Richtig Geld verdiente das Unternehmen allerdings mit Grossserienfahrzeugen, etwa für Mitsubishi oder Peugeot. Allein mit Peugeot arbeitete Pininfarina fast fünf Jahrzehnte zusammen. Die Modelle 403, 404, 504 und 504 Cabrio des französischen Herstellers sind heute begehrte Klassiker. Hinzu kamen Aufträge für die Entwicklung und Produktion kompletter Autos in drei eigenen Fabriken bei Turin und in Schweden. Dazu zählen beispielsweise das Focus Cabrio und der StreetKa von Ford sowie das Cabrio-Modell des V70 von Volvo.

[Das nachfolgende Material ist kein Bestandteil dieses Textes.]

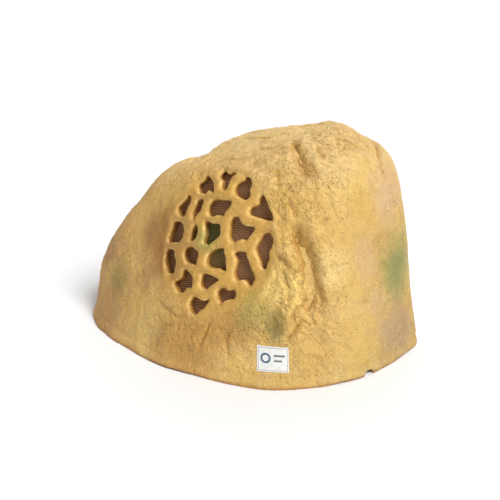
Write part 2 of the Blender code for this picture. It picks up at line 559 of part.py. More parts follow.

Sergio gehörte aber nicht nur beim Design zur Avantgarde. Er war unter den Ersten, die die Wichtigkeit einer strömungsgünstigen Karosserie erkannten und liess für Tests Windkanal-Anlagen bauen. Mit dem Ecos entwickelte er schon in 1980er Jahren ein elektrobetriebenes Stadtmobil, 1996 stellte er den Etabeta mit Hybridantrieb vor. Diese Modelle steigerten zwar das Image, verschwanden aber schnell wieder von der Bildfläche, weil das Umweltbewusstsein zu jener Zeit noch nicht so weit ausgeprägt war. Ganz im Gegenteil wurden Autos immer grösser, schwerer und schneller.
Sergios Sohn Andrea Pininfarina (1957-2008) trat 1983 in das Unternehmen ein, zunächst als Projekt-Manager. 2001 wurde er Nachfolger seines Vaters als CEO. 2008 verunglückte er bei einem Unfall mit einem Motorroller tödlich und sein Bruder Paolo übernahm die Geschäftsleitung. Zur Familie gehörte übrigens auch der erste Weltmeister der Formel 1, Giuseppe Farina. Er war ein Neffe von Battista und starb 1966 an den Folgen eines Autounfalls.
Pininfarina hat aber nicht nur für Autohersteller Design gemacht, sondern auch für andere Branchen. So gehen auf das Konto des Unternehmens beispielsweise Schienenfahrzeuge, u.a. eine Lokomotive und ein InterCity-Neigezug für die SBB sowie der ETR 500, ein italienischer Hochgeschwindigkeitszug. Weitere Beispiele sind die Züge der Athener Strassenbahn, das Cobra Tram in Zürich, Fahrräder, Computergehäuse, Espressomaschinen und Skischuhe. Im Jahr 2004 wurde das Unternehmen für seine kontinuierlich innovative Leistung mit dem red dot design award (design team of the year) ausgezeichnet, einem international sehr angesehenen Designpreis.
In den letzten Jahren erlebte Pininfarina allerdings einen starken Niedergang. Heutige Fertigungsmethoden in der Autoindustrie ermöglichen es grossen Herstellern, auch kleine und exklusive Serien profitabel selbst zu produzieren. Pininfarina hatte sehr viel Geld in den Ausbau der Fabrikanlagen gesteckt. Dann aber blieben einige Grossaufträge aus – das Unternehmen rutschte tief in rote Zahlen.